= Directions =
Only the lines from the line that has "obj.parent = None" through the line that has "DRAIN_RADIUS, DRAIN_SPREAD = 6.0, 27.0" should be reproduced, exactly and with both ends kept.

= Source data =
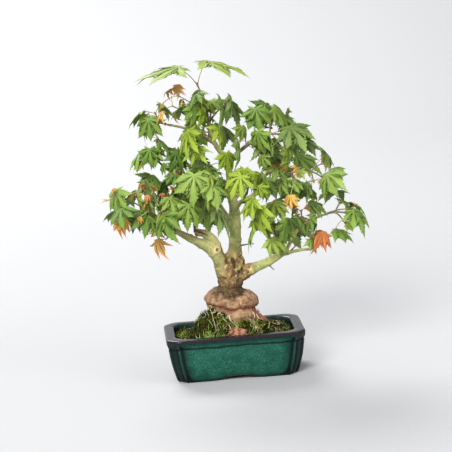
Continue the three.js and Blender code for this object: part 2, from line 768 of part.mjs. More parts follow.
// One leaf: a palm of pointed lobes, thickest where the stalk meets it and curved down to its tips, on a
// three-sided stalk whose root is sunk in the shoot. The stalk's last ring is an opening in the heel of
// the blade. Blade and stalk are given apart as well, to test what they touch.
function makeLeaf(leaf, extra) {
  const size = leaf.size * extra.size;
  const { joint, along, normal, side } = bladeAxes(leaf, extra);
  const rim = bladeOutline().map(({ angle, share, drop }) => {
    const down = leaf.cup * share * share + drop;
    return joint
      .clone()
      .addScaledVector(along, size * share * Math.cos(degrees(angle)))
      .addScaledVector(side, size * share * Math.sin(degrees(angle)))
      .addScaledVector(normal, -size * down);
  });
  const last = rim.length - 1;
  const [top, under, stalkStart] = [last + 1, last + 2, last + 3];
  const upper = joint.clone().addScaledVector(normal, LEAF.thickness / 2);
  const lower = joint.clone().addScaledVector(normal, -LEAF.thickness / 2);
  const bladePoints = [...rim, upper, lower];
  const bladeFaces = rim.slice(1).flatMap((_, i) => [top, i, i + 1, under, i + 1, i]);
  bladeFaces.push(under, 0, last);
  const rings = stalkRings(leaf, side);
  const joined = stalkFaces(
    [0, 1, 2].map((i) => stalkStart + i),
    [3, 4, 5].map((i) => stalkStart + i),
    [top, 0, last],
  );
  return {
    blade: solidFrom(bladePoints, [...bladeFaces, top, last, 0]),
    stalk: skin(rings),
    whole: solidFrom([...bladePoints, ...rings.flat()], [...bladeFaces, ...joined]),
  };
}

// The three-sided rings of a stalk at its root and just short of its blade.
function stalkRings(leaf, side) {
  const across = side.clone().addScaledVector(leaf.way, -side.dot(leaf.way)).normalize();
  const over = new THREE.Vector3().crossVectors(leaf.way, across);
  return [-STALK.sunk, leaf.stalk - STALK.bend].map((distance) =>
    [90, 210, 330].map((angle) =>
      leaf.root
        .clone()
        .addScaledVector(leaf.way, distance)
        .addScaledVector(over, STALK.radius * Math.sin(degrees(angle)))
        .addScaledVector(across, STALK.radius * Math.cos(degrees(angle))),
    ),
  );
}

// The faces of a stalk through three rings of three points, closed at its root only.
function stalkFaces(...rings) {
  const faces = [rings[0][0], rings[0][2], rings[0][1]];
  rings.slice(1).forEach((upper, row) => {
    for (let i = 0; i < 3; i++) {
      const next = (i + 1) % 3;
      faces.push(rings[row][i], rings[row][next], upper[next], rings[row][i], upper[next], upper[i]);
    }
  });
  return faces;
}

// Whether a solid keeps clear of every solid in a list.
const clearOf = (solid, others) => others.every((other) => solid.minGap(other, CLEARANCE) >= CLEARANCE);

// A part of a curve, from a share of its length to its end.
function partOf(curve, start) {
  const part = new THREE.Curve();
  part.getPoint = (t, target = new THREE.Vector3()) => curve.getPoint(start + (1 - start) * t, target);
  return part;
}

// The twigs of one mass. Its stem starts where it first comes clear of the bough that it leaves, and a
// side shoot with no room is left out.
function makeTwigs(shoots, boughs, others) {
  const [{ curve: stem }, ...sides] = shoots;
  let start = 0;
  let body;
  do {
    start += SHOOT.startStep / stem.getLength();
    body = tube(partOf(stem, start), (t) => within(SHOOT.stemRadius, t), 3, SHOOT.stemSteps);
  } while (!clearOf(body, boughs));
  const twigs = [body];
  const grown = [shoots[0]];
  for (const shoot of sides) {
    const twig = tube(shoot.curve, () => SHOOT.sideRadius, 3, SHOOT.sideSteps);
    if (!clearOf(twig, [...boughs, ...others])) continue;
    twigs.push(twig);
    grown.push(shoot);
  }
  return { grown, solid: wasm.Manifold.union(twigs) };
}

// The leaves of one mass: each takes the first of a few turns in which it keeps clear of all else, and
// its blade keeps clear of its own mass.
function makeLeaves(mass, twigs, draw, others) {
  const leaves = [];
  for (const shoot of twigs.grown) {
    for (const leaf of growPair(mass, shoot, draw)) {
      const blades = leaves.map(({ blade }) => blade);
      const stalks = leaves.map(({ stalk }) => stalk);
      const made = LEAF.tries
        .map((extra) => makeLeaf(leaf, extra))
        .find(
          ({ blade, whole }) =>
            clearOf(whole, others) && clearOf(whole, blades) && clearOf(blade, [twigs.solid, ...stalks]),
        );
      if (made) leaves.push(made);
    }
  }
  return leaves.map(({ whole }) => whole);
}

// The whole plant

const plant = new THREE.Group();
plant.position.set(-CROWN_MIDDLE.x, -CROWN_MIDDLE.y, 0);

function addNode(name, solid, material) {
  const { numProp, vertProperties, triVerts } = solid.getMesh();
  const geometry = new THREE.BufferGeometry();
  const places = new Float32Array((vertProperties.length / numProp) * 3);
  for (let i = 0; i < places.length / 3; i++) {
    places.set(vertProperties.subarray(i * numProp, i * numProp + 3), 3 * i);
  }
  geometry.setAttribute("position", new THREE.BufferAttribute(places, 3));
  geometry.setIndex(new THREE.BufferAttribute(triVerts, 1));
  geometry.computeVertexNormals();
  const mesh = new THREE.Mesh(geometry, new THREE.MeshStandardMaterial({ metalness: 0, ...material }));
  mesh.name = name;
  plant.add(mesh);
}

const trunk = makeTrunk();
const grownTrunk = makeTrunk(CLEARANCE);
addNode("pot", makePot(), GLAZE);
addNode("pebble", makePebble(), STONE);
addNode("soil", makeSoil([grownTrunk, makePebble(CLEARANCE)]), MOSS);
addNode("trunk", trunk, TRUNK_BARK);

// Each bough is cut clear of the trunk and of the boughs made before it.
const curves = {};
const wood = [trunk];
let grownWood = grownTrunk;
for (const [name, bough] of Object.entries(BOUGHS)) {
  curves[name] = boughCurve(bough);
  const solid = soundBody(makeBough(bough, curves[name]).subtract(grownWood));
  grownWood = grownWood.add(makeBough(bough, curves[name], CLEARANCE));
  wood.push(solid);
  addNode(name, solid, BOUGH_BARK);
}

// All twigs come before any leaf, so that a leaf keeps clear of every mass's twigs.
const masses = Object.entries(MASSES).map(([name, mass], index) => ({ name, mass, index }));
const twigSolids = [];
for (const entry of masses) {
  const { mass, index } = entry;
  const shoots = growShoots(mass, curves[mass.on].getPoint(mass.at), seeded(index + 1));
  entry.twigs = makeTwigs(shoots, wood, twigSolids);
  twigSolids.push(entry.twigs.solid);
}
const leafSolids = [];
for (const { name, mass, index, twigs } of masses) {
  const others = [...wood, ...twigSolids.filter((_, i) => i !== index), ...leafSolids];
  const leaves = makeLeaves(mass, twigs, seeded(mass.seed), others);
  const solid = soundBody(wasm.Manifold.union([twigs.solid, ...leaves]));
  leafSolids.push(solid);
  addNode(name, solid, { color: LEAF_COLOURS[mass.tint], roughness: 0.6 });
}

export default plant;
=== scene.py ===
import bpy
import numpy as np
from mathutils import Matrix


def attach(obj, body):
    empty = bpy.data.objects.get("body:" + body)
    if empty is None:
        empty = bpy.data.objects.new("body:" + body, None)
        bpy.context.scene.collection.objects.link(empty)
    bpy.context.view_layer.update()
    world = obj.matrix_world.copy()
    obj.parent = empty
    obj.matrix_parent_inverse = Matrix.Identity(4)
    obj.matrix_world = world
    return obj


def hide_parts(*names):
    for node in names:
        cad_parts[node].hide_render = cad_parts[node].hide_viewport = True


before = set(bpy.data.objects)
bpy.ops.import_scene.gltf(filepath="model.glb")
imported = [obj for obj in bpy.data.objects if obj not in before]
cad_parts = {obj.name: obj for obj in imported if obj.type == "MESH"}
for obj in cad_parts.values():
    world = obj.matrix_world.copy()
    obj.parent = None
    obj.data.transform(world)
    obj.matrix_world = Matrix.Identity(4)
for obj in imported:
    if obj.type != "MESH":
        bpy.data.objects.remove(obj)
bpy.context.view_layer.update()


# Glazed pot
# A slab-built stoneware pot with eight upright edges, a rolled band under the rim and four low feet.
# The edges carry a thin rib between two grooves, where the glaze breaks dark; beside each rib and
# on the cut corners the dark is partly painted shade. It stands on the ground.
CROWN_MIDDLE = np.array([8.3, 7.0, 0.0])
MILLIMETRE = 0.001
POT_WIDTH, POT_DEPTH, POT_HEIGHT = 133.0, 84.0, 43.5
POT_CORNER, POT_TAPER, CORNER_SHRINK, SMALLEST_CORNER = 9.5, 6.2, 0.16, 7.0
WALL, FLOOR, LIP, BAND_HEIGHT, BAND_STEP = 6.0, 8.5, 8.5, 8.0, 1.0
BAND = POT_HEIGHT - BAND_HEIGHT
FOOT_HEIGHT, FOOT_WIDTH = 4.0, 5.5
FOOT_CURVE, CURVE_HEIGHT = 3.4, 31.0
# The foot's arches: widths in front and at the sides, the least distance of those sides from the middle,
# and rise.
ARCH_WIDTHS, ARCH_STARTS, ARCH_RISE = (54.0, 26.0), (20, 45), 3.2
DRAIN_RADIUS, DRAIN_SPREAD = 6.0, 27.0


def to_scene(points):
    """Turns millimetres from the ground under the pot into metres from the middle of the whole plant."""
    return (np.asarray(points, float) - CROWN_MIDDLE) * MILLIMETRE


def make_piece(name, points, faces, finish, values=None):
    """Makes a smooth mesh object from points and faces that all have one number of corners, with named
    values for each point that its finish reads."""
    faces = np.asarray(faces, np.int32)
    mesh = bpy.data.meshes.new(name)
    mesh.vertices.add(len(points))
    put_points(mesh, points)
    mesh.loops.add(faces.size)
    mesh.loops.foreach_set("vertex_index", faces.ravel())
    mesh.polygons.add(len(faces))
    mesh.polygons.foreach_set("loop_start", np.arange(0, faces.size, faces.shape[1], dtype=np.int32))
    mesh.polygons.foreach_set("use_smooth", np.ones(len(faces), bool))
    mesh.update(calc_edges=True)
    give_values(mesh, values or {})
    mesh.materials.append(finish.material)
    piece = bpy.data.objects.new(name, mesh)
    bpy.context.scene.collection.objects.link(piece)
    return piece


def put_points(mesh, points):
    """Puts a mesh's points at places in millimetres."""
    mesh.vertices.foreach_set("co", to_scene(points).astype(np.float32).ravel())


def give_values(mesh, values):
    """Keeps named numbers on the points of a mesh."""
    for key, numbers in values.items():
        layer = mesh.attributes.new(key, "FLOAT", "POINT")
        layer.data.foreach_set("value", np.asarray(numbers, np.float32).ravel())


def unit(vectors):
    """Vectors of length 1."""
    return vectors / np.maximum(np.linalg.norm(vectors, axis=-1, keepdims=True), 1e-12)


def ease(values, low, high):
    """A smooth step from 0 at low to 1 at high."""
    share = np.clip((np.asarray(values, float) - low) / (high - low), 0, 1)
    return share * share * (3 - 2 * share)


def bell(values, middle, width):
    """A bell curve: 1 at the middle, falling off over a width."""
    return np.exp(-(((np.asarray(values, float) - middle) / width) ** 2))


def grid_faces(rows, columns):
    """Triangle pairs between each point of a grid of rings and its neighbours in the next ring and
    column; the last column joins the first one."""
    row, column = np.meshgrid(np.arange(rows - 1), np.arange(columns), indexing="ij")
    here = row * columns + column
    beside = row * columns + (column + 1) % columns
    lower = np.stack([here, beside, beside + columns], -1).reshape(-1, 3)
    upper = np.stack([here, beside + columns, here + columns], -1).reshape(-1, 3)
    return np.concatenate([lower, upper])


def closed_faces(rows, columns):
    """The faces of a grid of rings whose first and last ring each close on one more point: the two
    middle points follow the grid's own."""
    here, beside = np.arange(columns), (np.arange(columns) + 1) % columns
    last = (rows - 1) * columns
    middles = np.full((2, columns), rows * columns) + [[0], [1]]
    start = np.stack([beside, here, middles[0]], -1)
    end = np.stack([last + here, last + beside, middles[1]], -1)
    return np.concatenate([grid_faces(rows, columns), start, end])


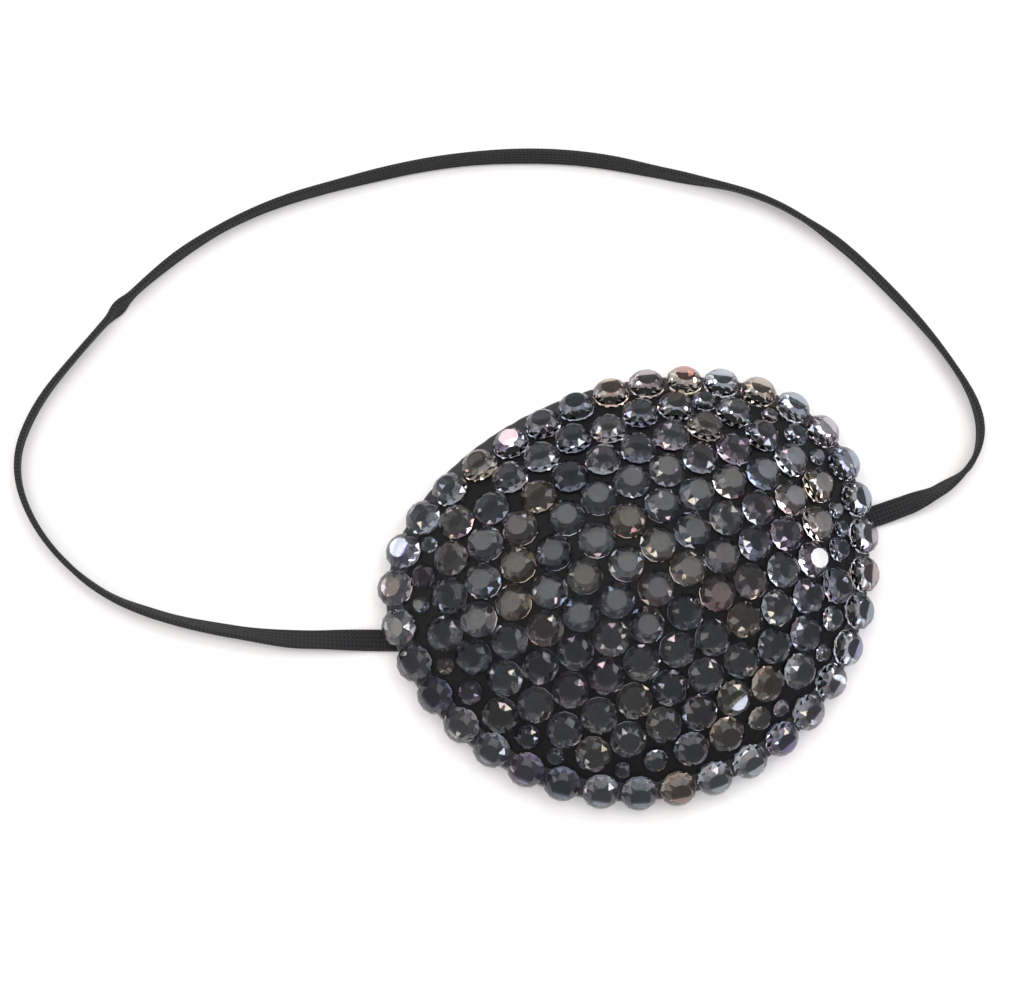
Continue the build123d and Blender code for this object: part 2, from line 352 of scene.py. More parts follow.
def lean_at(share):
    """Degrees from lying flat at a share of the loop's length."""
    for (low, low_lean), (high, high_lean) in zip(STRAP_LEAN, STRAP_LEAN[1:]):
        if share <= high:
            part = (share - low) / (high - low)
            part = part * part * (3 - 2 * part)
            lean_now = low_lean + (high_lean - low_lean) * part
            break
    twist = math.exp(-(((share - TWIST_SHARE) / TWIST_SPAN) ** 2))
    return lean_now - TWIST_LEAN * twist


# %% [markdown]
# The elastic's section is a row of five rubber cords wrapped in yarn, so both faces are ribbed. The
# section's points are worked out once and carried along the line. UV holds the place across and
# along in metres, so that the braid's pattern follows every bend.

# %% The strap's section and how it is carried along a line
RIBS = 5
POINTS_PER_RIB = 5
GROOVE_DEPTH = 0.12 * MM
GROOVE_SHARPNESS = 0.6
LEAST_EDGE = 0.35
SECTION_STEP = 0.45 * MM
SMOOTH_BELOW = math.radians(50)


def band_section():
    """Points (across, out of the face) once round the ribbed section."""
    top = []
    count = RIBS * POINTS_PER_RIB
    for i in range(count + 1):
        across = i / count
        rib = abs(math.sin(math.pi * RIBS * across)) ** GROOVE_SHARPNESS
        edge = min(across, 1 - across) * RIBS * 2
        roundness = math.sqrt(max(0.0, 1 - (1 - min(edge, 1)) ** 2))
        half = (STRAP_THICKNESS / 2 - GROOVE_DEPTH * (1 - rib)) * max(roundness, LEAST_EDGE)
        top.append(((across - 0.5) * STRAP_WIDTH, half))
    return top + [(across, -half) for across, half in reversed(top)]


def evenly(points, step):
    """The same line with its points about step apart, and how far apart they came out."""
    lengths = lengths_along(points)
    count = max(2, round(lengths[-1] / step))
    out = []
    at = 0
    for i in range(count + 1):
        target = lengths[-1] * i / count
        while at < len(points) - 2 and lengths[at + 1] < target:
            at += 1
        part = (target - lengths[at]) / (lengths[at + 1] - lengths[at])
        out.append(points[at].lerp(points[at + 1], min(part, 1)))
    return out, lengths[-1] / count


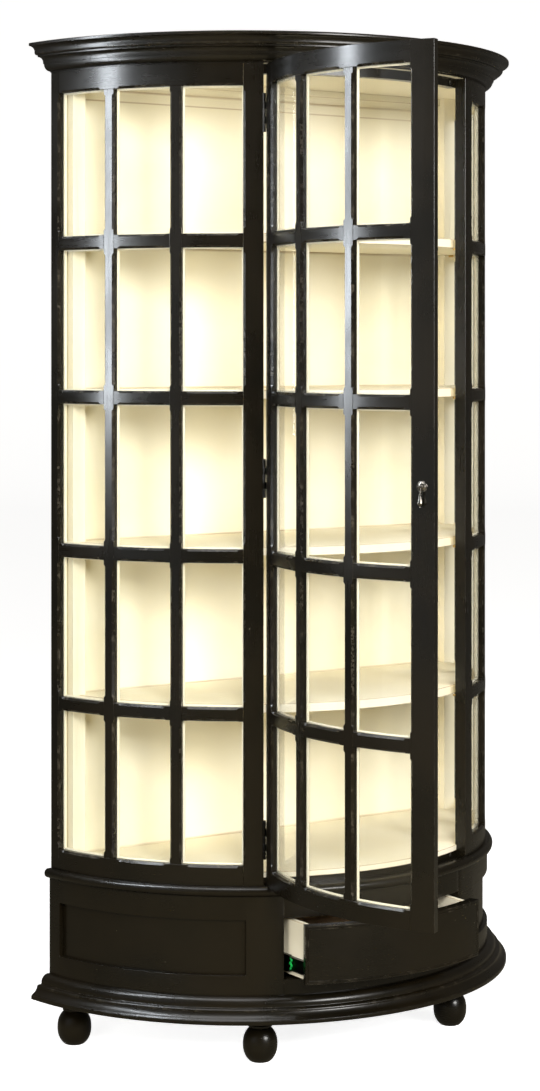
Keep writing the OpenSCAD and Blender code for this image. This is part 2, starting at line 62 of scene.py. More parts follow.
# ---------------------------------------------------------------- sizes shared with the CAD source, in metres
MM = 0.001
BOW_R = 0.550  # front of the case
BASE_R = 0.554  # front of the base
BASE_IN = 0.532  # inner side of the drawer front
BOW_Y = 0.084  # how far the bow's centre lies behind the flat back
JAMB_A = math.radians(28.55)  # half of the doorway
DRAWER_A = math.radians(24.2)  # half of the drawer's opening
CORNER_A = math.acos(BOW_Y / BOW_R)
CASE_LOW, CASE_TOP = (corner.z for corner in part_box("left_frame"))
DOOR_LOW, DOOR_TOP = (corner.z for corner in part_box("door_free_stile"))
FOOT_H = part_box("bottom_board")[0].z
BAR_W, CROSS_H = 0.025, 0.0286
BOTTOM_RAIL, TOP_RAIL, TOP_EXTRA = 0.042, 0.046, 0.008
BACK_STILE, JAMB_STILE, DOOR_STILE = 0.026, 0.042, 0.050
FRAME_FACE, FRAME_T = 0.014, 0.024
DOOR_FACE, DOOR_T, DOOR_GAP = 0.012, 0.020, 0.002
REBATE, BEAD_W, GLASS_T, JOINT_GAP = 0.006, 0.009, 0.003, 0.0002
COLUMNS, ROWS = 3, 5
LIGHT_LOW = CASE_LOW + BOTTOM_RAIL
LIGHT_H = (CASE_TOP - LIGHT_LOW - TOP_RAIL - (ROWS - 1) * CROSS_H - TOP_EXTRA) / ROWS
BACK_S, JAMB_S = CORNER_A * BOW_R, JAMB_A * BOW_R
DOOR_S = JAMB_S - DOOR_GAP

# ---------------------------------------------------------------- fine detail of the visual pieces, in metres
CHAMFER_RUN = 0.005  # length over which a stopped chamfer fades out
ARRIS = 0.0004  # easing of members where they have no chamfer
WINDOW_CHAMFER = 0.0052
BOW_STEP = 0.010  # longest facet along a bent member
SWEEP_STEPS = 120
SMALL_FACE = 2.6e-5  # faces of the mouldings' tight curves are smaller than this, in square metres
MOULDING_WEAR = 0.45


def light_row(row):
    """Lowest and highest edge of the lights in a row."""
    low = LIGHT_LOW + row * (LIGHT_H + CROSS_H)
    return low, low + LIGHT_H + (TOP_EXTRA if row == ROWS - 1 else 0)


LIGHT_ROWS = [light_row(row) for row in range(ROWS)]


class Section:
    """One glazed section of the bow: where its stiles and lights lie along the arc, and how thick it is."""

    def __init__(self, name, low, high, stile_low, stile_high, bottom, top, face, total, turn=None):
        self.name, self.low, self.high = name, low, high
        self.first, self.last = low + stile_low, high - stile_high
        self.bottom, self.top, self.face, self.total, self.turn = bottom, top, face, total, turn
        self.light = (self.last - self.first - (COLUMNS - 1) * BAR_W) / COLUMNS
        starts = [self.first + i * (self.light + BAR_W) for i in range(COLUMNS)]
        self.columns = [(start, start + self.light) for start in starts]


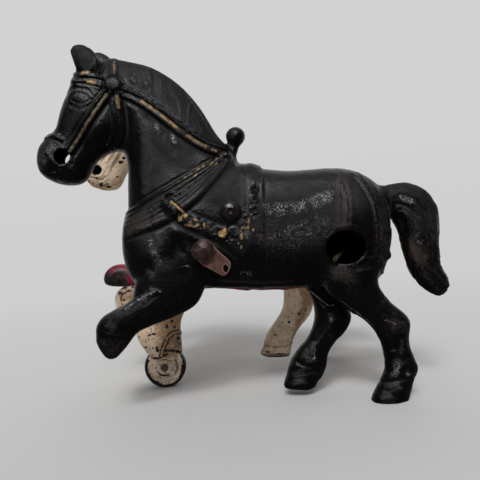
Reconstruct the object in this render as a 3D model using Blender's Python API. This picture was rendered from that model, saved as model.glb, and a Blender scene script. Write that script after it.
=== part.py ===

= Complete response =
    obj.parent = None
    obj.data.transform(world)
    obj.matrix_world = Matrix.Identity(4)
for obj in imported:
    if obj.type != "MESH":
        bpy.data.objects.remove(obj)
bpy.context.view_layer.update()


# Glazed pot
# A slab-built stoneware pot with eight upright edges, a rolled band under the rim and four low feet.
# The edges carry a thin rib between two grooves, where the glaze breaks dark; beside each rib and
# on the cut corners the dark is partly painted shade. It stands on the ground.
CROWN_MIDDLE = np.array([8.3, 7.0, 0.0])
MILLIMETRE = 0.001
POT_WIDTH, POT_DEPTH, POT_HEIGHT = 133.0, 84.0, 43.5
POT_CORNER, POT_TAPER, CORNER_SHRINK, SMALLEST_CORNER = 9.5, 6.2, 0.16, 7.0
WALL, FLOOR, LIP, BAND_HEIGHT, BAND_STEP = 6.0, 8.5, 8.5, 8.0, 1.0
BAND = POT_HEIGHT - BAND_HEIGHT
FOOT_HEIGHT, FOOT_WIDTH = 4.0, 5.5
FOOT_CURVE, CURVE_HEIGHT = 3.4, 31.0
# The foot's arches: widths in front and at the sides, the least distance of those sides from the middle,
# and rise.
ARCH_WIDTHS, ARCH_STARTS, ARCH_RISE = (54.0, 26.0), (20, 45), 3.2
DRAIN_RADIUS, DRAIN_SPREAD = 6.0, 27.0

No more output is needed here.